Saya adalah salah satu pimpinan gerakan mahasiswa 1998 di Universitas Indonesia. Nama saya tercatat sejarah, walau mungkin cuma di catatan kaki saja. Tidak seperti sobat saya Julianto Hendro Cahyono –mantan Ketua Senat Mahasiwa Universitas Trisakti 1997-1998- yang ada di halaman depan sejarah reformasi. Hingga kini, saya belum pernah makan uang dari birokrasi atau menjadi birokrat. Belum juga menjadi bagian dari penyelenggara negara termasuk legislatif. Dan insya Allah juga tidak akan menerima uang dari keluarga Cendana. Saya bahkan menjadi editor dari buku “Adili Soeharto”. Jadi, kadar “anti-Soeharto” saya cukup kental.
Namun, seiring bertambahnya usia dan kedewasaan, saya tahu bahwa saya harus proporsional dan adil dalam menilai. Seperti halnya saat saya menilai idola saya Soekarno, memposisikan diri sebagai “anak ideologis”-nya justru harus mampu memisahkan mana saat Soekarno patut “digugu dan ditiru” dan mana sebaliknya. Misalnya kesukaan Soekarno pada wanita hingga tercatat pernah memiliki istri 9 orang tentunya sangat tidak patut ditiru.
Karena itu, saya heran pada beberapa orang yang menentang penggantian nama jalan Medan Merdeka Timur menjadi jalan Soeharto. Salah satunya justru kawan lama saya yang kini jadi sejarawan terkenal, J.J. Rizal. Seperti dikutip Tempo.co, ia mengatakan, “Kita mau pakai nama orang itu kan berarti dia menjadi ikon, simbol, sesuatu yang bisa diteladani. Kalau Soeharto apa yang mau diteladani?”
Well, di sinilah tantangannya. Betul bahwa Soeharto otoriter, bahkan totaliter (merujuk pada teorema Hannah Arendt). Tapi, apakah benar tak ada yang patut diteladani?
Saya tak perlu menjawabnya. Pergilah ke Museum Purna Bhakti Pertiwi di Taman Mini Indonesia Indah (TMII). Lihatlah bagaimana dunia menghargai Soeharto. Bila Anda punya kesempatan, cobalah pergi ke Bosnia-Herzegovina. Anda akan heran nama Soeharto harum di sana. Saat melakukan kunjungan kenegaraan ke negara itu saat masih berperang dengan Serbia di tahun 1992, Soeharto mencatat rekor sebagai satu-satunya pemimpin dunia yang menolak memakai rompi anti peluru di zona berbahaya. Ia juga menyumbangkan uang dalam jumlah besar saat negara-negara lain memilih menghindar. Bahkan ada “Masjid Soeharto” di sana. Deretan prestasinya juga banyak bagi bangsanya sendiri, yang tak akan cukup diuraikan dengan artikel 500 halaman sekali pun.
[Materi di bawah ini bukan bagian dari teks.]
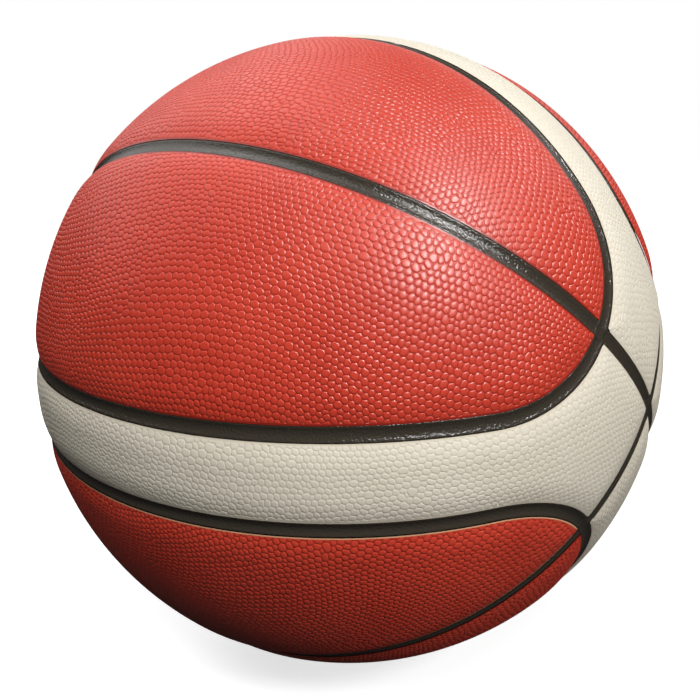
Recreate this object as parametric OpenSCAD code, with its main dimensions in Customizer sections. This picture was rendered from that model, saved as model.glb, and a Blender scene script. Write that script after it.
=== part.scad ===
// Indoor basketball with twelve glued panels over a moulded rubber carcass.
// Origin at the centre of the ball, +Z up, millimetres.
// +X is one of the two poles where the great-circle seams cross. Four ovals, each split by a
// great-circle seam into two dark panels, lie at 45 degrees to the Y and Z axes, and four pale
// panels lie between them, centred on the front (-Y), the back (+Y), the top and the bottom.

/* [Ball] */
// Diameter over the middle of the panels
ball_d = 242; // [238:0.5:249]

/* [Panel layout] */
// Width of a pale band at its waist, between the centre lines of its two seams
band_w = 28; // [24:0.5:36]
// Angle from a pole to the centre of the arc that rounds the end of an oval, degrees
oval_end = 45; // [42:0.5:48]
// Step in a rib where its side arc meets its end arc, too small to see
arc_step = 0.02; // [0.01:0.01:0.05]

/* [Panels] */
// Thickness of a panel at its middle, cover and backing together
panel_t = 2; // [1.8:0.1:3]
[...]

Sayangnya, ia kerap keblinger oleh kroni-kroninya, termasuk anak-anaknya sendiri. Secara hukum, tidak ada tuduhan korupsi kepada Soeharto yang terbukti. Masalahnya, di masa dia berkuasa, prinsipnya adalah l’état, c’est moi (bahasa Prancis: “negara adalah saya”, ungkapan khas Machiavelli). Maka, hukum pun dibuat sedemikian rupa agar mendukung tindakannya. Dan memang ia tidak demokratis, membungkam kebebasan pers dan sebagai dan seterusnya.
Tapi, sekali lagi, janganlah bilang tak ada yang patut diteladani dari anak petani asal desa Kemusuk ini. Karena sebagai presiden kedua Indonesia, ia mampu membuat negara ini disegani di dunia internasional. Terutama dari segi ekonomi meningkat drastis dibandingkan masa Orde Lama. Walau untuk ini pun kita bisa berdebat lagi soal caranya yang menggunakan hutang luar negeri dan “menjual negara” kepada asing. Tapi, itu tetap tidak meniadakan jasa-jasanya kan? Barangkali yang perlu dipertimbangkan pemerintah hanya soal “timing” dan urgensi saja. Apakah perlu penggantian nama jalan itu dilakukan sekarang?